2. Prioritize Key Hyperparameters:

   • Focus on the most impactful hyperparameters, such as learning rate and batch size, before fine-tuning others.

3. Use Cross-Validation:

   • Evaluate model performance on multiple subsets of data to ensure reliability.

4. Monitor Overfitting:

   • Regularization hyperparameters (e.g., dropout rate) should be tuned to balance accuracy and generalization.

5. Iterate Gradually:

   • Make incremental changes to hyperparameters to avoid drastic impacts on model performance.

6. Leverage Automation Tools:

   • Automate the tuning process using libraries like Optuna or Ray Tune for faster results.

Challenges in Hyperparameter Tuning

1. Computational Costs:

   • Complex models and large datasets make tuning resource-intensive.

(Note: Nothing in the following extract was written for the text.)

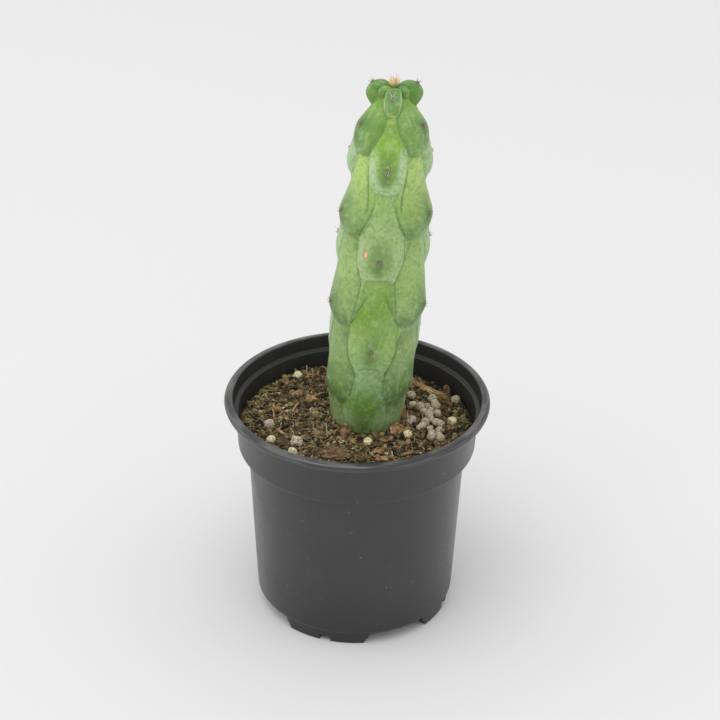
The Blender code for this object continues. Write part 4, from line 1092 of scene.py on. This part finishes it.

2. Curse of Dimensionality:

   • The number of possible hyperparameter combinations increases exponentially with more hyperparameters.

3. Dynamic Interactions:

   • Hyperparameters often interact, requiring joint optimization to achieve the best results.

4. Time Constraints:

   • Finding the optimal configuration can be time-consuming, particularly for deep learning models.

Future of Hyperparameter Optimization

Advances in automated machine learning (AutoML) are set to revolutionize hyperparameter tuning. Techniques like reinforcement learning and neural architecture search (NAS) are making it possible to automate the entire tuning process, saving time and computational resources. These methods promise to make hyperparameter optimization accessible even for non-experts.

Hyperparameters are the backbone of machine learning model training, determining how well a model learns and performs. Proper tuning can unlock a model's full potential, while neglecting hyperparameters can result in poor performance. By understanding the types of hyperparameters, employing effective tuning strategies, and leveraging the right tools, data scientists and engineers can achieve optimal results efficiently.

This guide to hyperparameters offers actionable insights and strategies to help you elevate your machine learning projects and harness the true power of model optimization.